Physicists all over the world immediately realized that fission might make a bomb of extraordinary power — and that Nazi Germany might be capable of creating one.
The fear of Adolph Hitler getting a nuclear weapon led to a race to deter him by developing such a bomb first. Thus began a chain of events that would lead inexorably to Hiroshima, the nuclear arms race, the hydrogen bomb, the Cuban Missile Crisis and some of the greatest fear and tension ever in world history.
“The Bomb” explores how what started as simple scientific curiosity ultimately resulted in a weapon capable of ending civilization. The invention, says historian Richard Rhodes, “Was a millennial change in human history: for the first time, we were now capable of our own destruction, as a species.”

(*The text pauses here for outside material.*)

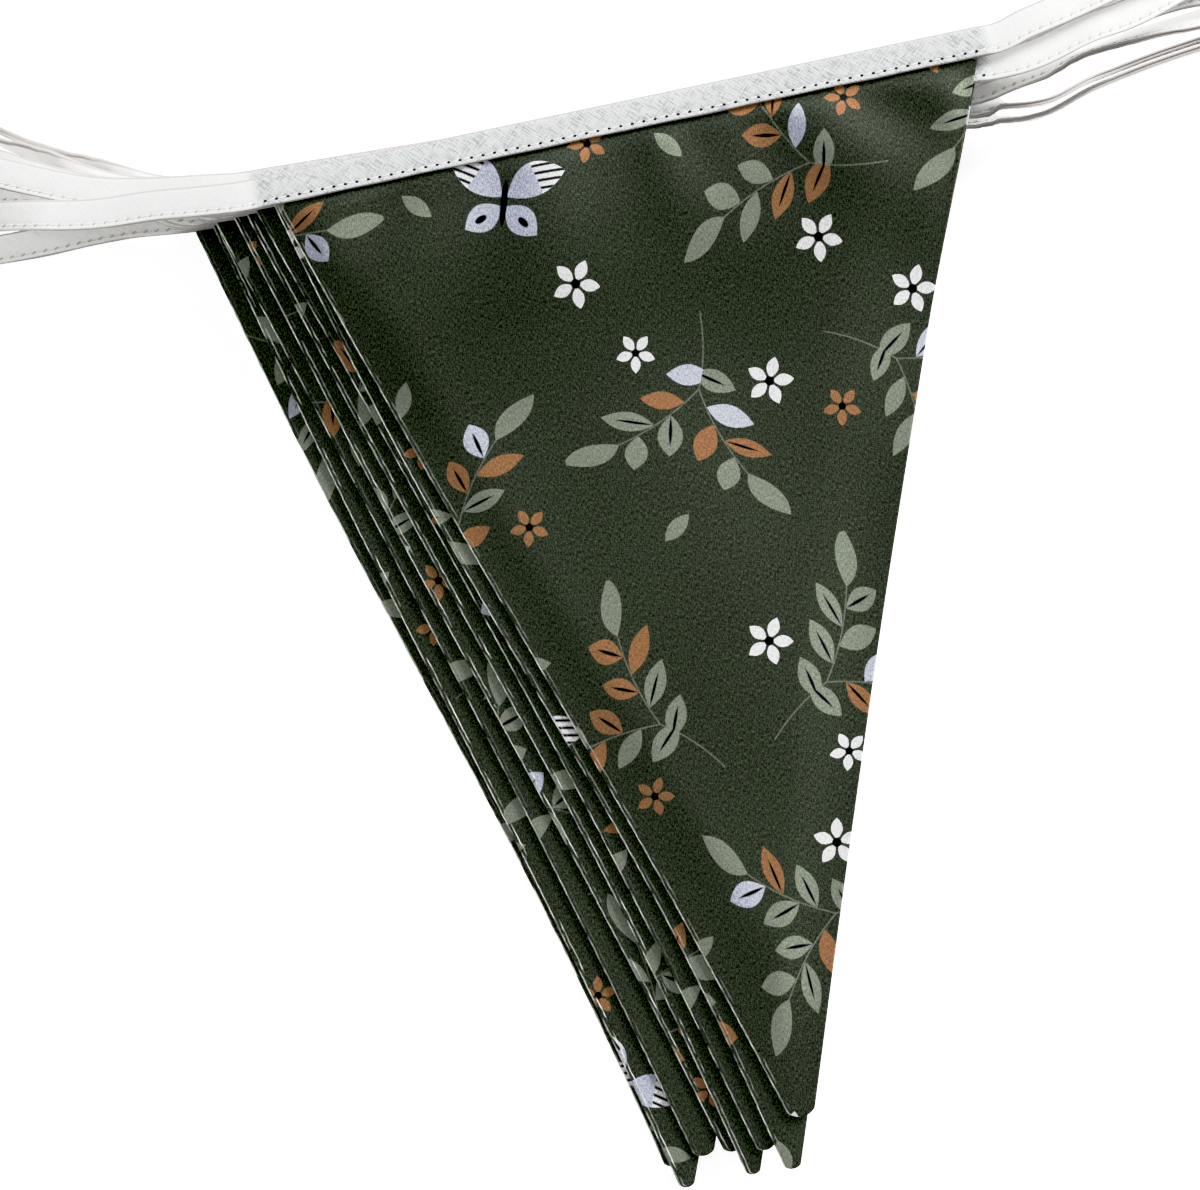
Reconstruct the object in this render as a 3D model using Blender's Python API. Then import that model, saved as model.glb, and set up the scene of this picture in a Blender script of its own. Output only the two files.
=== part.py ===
"""A cloth bunting folded up for storage and laid flat.

Eight double flags are sewn into one folded binding tape. The tape runs back and forth, so
that the flags lie on each other in a fan, and between two flags it hangs out at a side as a
loop. Lengths are in millimetres in the tables, and metres in the model, with +Z up. The
origin is on the flat underside of the lowest flag, +X runs along the top flag's tape, and the
flags point to -Y.
"""

import math
from typing import NamedTuple

import bmesh
import bpy
from mathutils import Vector

MM = 0.001

# The flags: one cut for all, two panels sewn and turned
FLAG_WIDTH = 168.0
FLAG_THICKNESS = 1.0
RIGHT_BOW = 1.6
FLAG_COLUMNS = 9
FLAG_ROWS = 15
FIRST_ROW = 8.0
ROW_SPREAD = 1.15
TIP_ROWS = (0.6, 0.93)

# The binding tape: folded in half lengthwise, its two legs sewn over the flags' top edges
TAPE_WIDTH = 7.2
TAPE_THICKNESS = 2.7
TAPE_FREE_THICKNESS = 1.4
SLOT_HEIGHT = 1.1
SLOT_DEPTH = 6.4
NOTCH_HEIGHT = 0.3
NOTCH_DEPTH = 0.6
BOUND_THICKNESS = 0.5
BOUND_DEPTH = 6.0
BOUND_END = 0.4
FULL_START = 1.8

# The pile: how far apart the layers lie, at the tape and further down the flags
TAPE_PITCH = 3.0
PILE_PITCH = 1.3
FIRST_SETTLE = 14.0
SETTLE_STEP = 7.0
RIPPLE = 1.5
RIPPLE_LENGTH = 64.0
RIPPLE_SLANT = 0.25

# How the free tape comes down from the pile, and the air that it keeps where it lies on itself
DESCENT = 3.2
SHORTEST_DESCENT = 10.0
STEEPEST_STEP = 2.2
LOWERING = 0.15
AIR = 0.5

# How finely the tape is divided, in a free stretch and round a fold
FREE_STEP = 5.0
TURN_PARTS = 6
PASS_END = 5.0
SLOT_END = 1.2
PASS_PLACES = (-PASS_END, -SLOT_END, FLAG_WIDTH / 2, FLAG_WIDTH + SLOT_END, FLAG_WIDTH + PASS_END)
CORNER_STEP = 4
CORNER_STEPS = 8
CORNER_PLACES = tuple(
    place
    for step in range(-1, CORNER_STEPS)
    for place in (CORNER_STEP * step, FLAG_WIDTH - CORNER_STEP * step)
)

# The finish of each cloth
SHARP_ANGLE = 40.0
FLAG_COLOUR = (0.034, 0.045, 0.03)
FLAG_ROUGHNESS = 0.9
TAPE_COLOUR = (0.78, 0.78, 0.76)
TAPE_ROUGHNESS = 0.85


class Flag(NamedTuple):
    """One flag's left corner under the tape, its turn in degrees, and its own handmade cut.

    The apex is how far along the tape the tip lies, and the drop is how far below it. The bow
    and the wave are how far the left edge strays from a straight line.
    """

    x: float
    y: float
    turn: float
    apex: float
    drop: float
    tip: float
    bow: float
    wave: float


# From the lowest flag to the top one
FLAGS = (
    Flag(x=-81.5, y=88.0, turn=-2.8, apex=80.0, drop=241.0, tip=3.0, bow=0.8, wave=-1.3),
    Flag(x=-76.8, y=88.0, turn=-3.2, apex=79.6, drop=246.0, tip=2.5, bow=0.2, wave=-0.9),
    Flag(x=-75.6, y=88.0, turn=-2.4, apex=80.2, drop=240.0, tip=3.5, bow=1.6, wave=-0.2),
    Flag(x=-70.8, y=88.0, turn=-1.7, apex=79.5, drop=241.0, tip=3.0, bow=0.0, wave=-0.8),
    Flag(x=-67.4, y=87.5, turn=-1.7, apex=79.9, drop=246.5, tip=2.5, bow=2.3, wave=-1.1),
    Flag(x=-64.8, y=87.5, turn=-1.0, apex=78.2, drop=242.0, tip=3.0, bow=2.5, wave=-0.4),
    Flag(x=-60.5, y=89.4, turn=-2.2, apex=84.7, drop=247.5, tip=3.0, bow=1.0, wave=-2.4),
    Flag(x=-59.3, y=87.0, turn=0.4, apex=76.7, drop=236.5, tip=4.5, bow=0.6, wave=-0.7),
)


class Via(NamedTuple):
    """A place that the tape's middle line passes over, and how far its sewn edge is rolled up."""

    x: float
    y: float
    roll: float = 0.0


class Turn(NamedTuple):
    """A loop's end: its middle, the way that it points, its roll and its radius."""

    x: float
    y: float
    heading: float
    roll: float
    radius: float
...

The program recounts the bomb’s history, as well as the successes, failures and moral dilemmas of the personalities who created it. We learn how it was developed and how it quickly changed everything, from international relations to politics, culture, even sex.
No less than the discovery of fire, the bomb marks a dividing line in human history between all that came before it, and everything that follows. For the first time, humans acquired the ability to destroy themselves, and we are still struggling to learn how to live with this awesome power. Decades after it first appeared, the bomb has receded in the public consciousness — but it continues to shape our lives.
We hear from scientists, weapons designers, pilots who dropped nuclear bombs, former Secretaries of Defense and State who wrestled with the bomb’s impact on international diplomacy, witnesses to nuclear explosions, historians, and ordinary men and women who have lived and worked with the bomb.